Submitting parallel workflows¶
Sometimes, we don't want to pause and wait for each workflow run to finish. There are even cases where we would submit hundreds of workflow runs that are indpendent and can run in parallel.
To do this, we can use the run_cloud
command instead of calling run
.
from simmate.workflows.utilities import get_workflow
from simmate.engine import Workflow
class Example__Python__MyFavoriteSettings(Workflow):
use_database = False # we don't have a database table yet
@staticmethod
def run_config(structure, **kwargs):
another_workflow = get_workflow("static-energy.vasp.mit")
# keep track of the runs we submit
submitted_states = []
for n in range(10):
structure.perturb(0.05) # modifies in-place
# submit to cloud instead of running locally
state = another_workflow.run_cloud(structure=structure)

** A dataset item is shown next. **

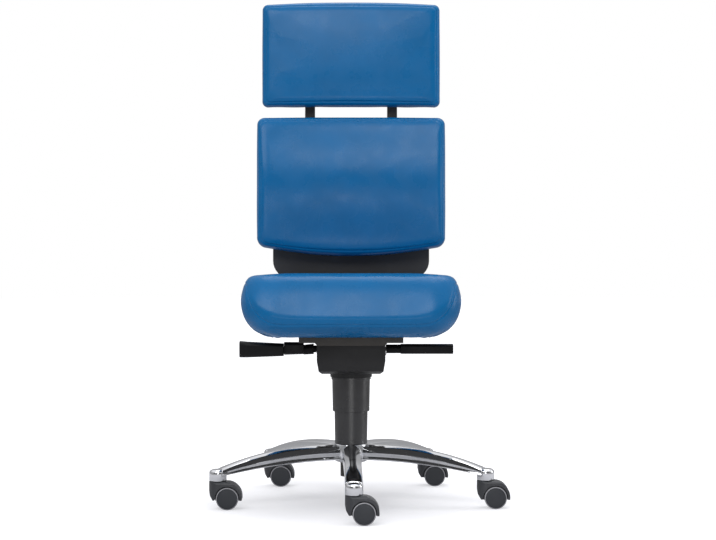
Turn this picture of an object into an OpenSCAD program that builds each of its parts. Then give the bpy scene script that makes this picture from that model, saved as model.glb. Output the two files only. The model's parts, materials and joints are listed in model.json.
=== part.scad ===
// Office swivel chair: polished five-armed base on twin-wheel casters, a gas
// column with telescoping sleeves, a synchronised tilt mechanism, a sliding
// seat, a backrest that adjusts in height and a headrest on two flat bars.
// Millimetres, +Z up. The origin lies on the floor under the column.
// The sitter looks along -Y.

/* [Base] */
// Distance from the column to each caster stem
base_r = 315; // [295:1:330]
// Turn of the base about the column, in degrees
base_turn = 1.2; // [-10:0.1:10]
// Height of the hub's upper face
hub_top = 135; // [132:0.5:142]
// Height of the hub's lower face
hub_bottom = 93; // [86:0.5:98]
// Outer radius of the hub
hub_r = 40; // [36:0.5:44]
// Height of the lower face of the boss at each arm's tip
boss_bottom = 63.3; // [62.9:0.1:68]
// Height of the top of that boss
boss_top = 89; // [87.6:0.1:96]
// Radius of that boss
boss_r = 19.5; // [16:0.5:22]
// Half width of an arm where it leaves the hub
arm_root_half = 21; // [17:0.5:23]
// Half width of an arm at its waist, near the tip
arm_waist_half = 17; // [14:0.5:19]
// How the arms' ridge falls from the hub to the tips: 1 is straight, more is later
arm_crest_curve = 2.4; // [1.6:0.1:3]
// Height of an arm's lower edge near the hub
arm_under = 99; // [96:0.5:103]
// How far an arm's lower edge drops towards the tip
arm_under_drop = 25; // [18:0.5:28]
// Wall of an arm round its hollow underside
arm_wall = 4; // [3:0.25:6]

/* [Casters] */
// Wheel diameter
wheel_d = 50; // [46:0.5:52]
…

# add the state to our list
submitted_states.append(state)
# do NOT call result yet! This will block and wait for this
# calculation to finish before continuing
# state.result()
# now wait for all the calculations to finish and grab the results
results = [state.result() for state in submitted_states]
# And workup the results as you see fit
for result in results:
print(result.energy_per_atom)
Danger
when using run_cloud
you should NOT share a working directory. This
causes problems when you have computational resource scattered accross
different computers & file systems.
See github #237.
Tip
Using state.result()
to wait for each result is optional too -- you decide when to call it (if at all). You can even have a workflow that just submits runs and then shuts down -- without ever waiting on the results.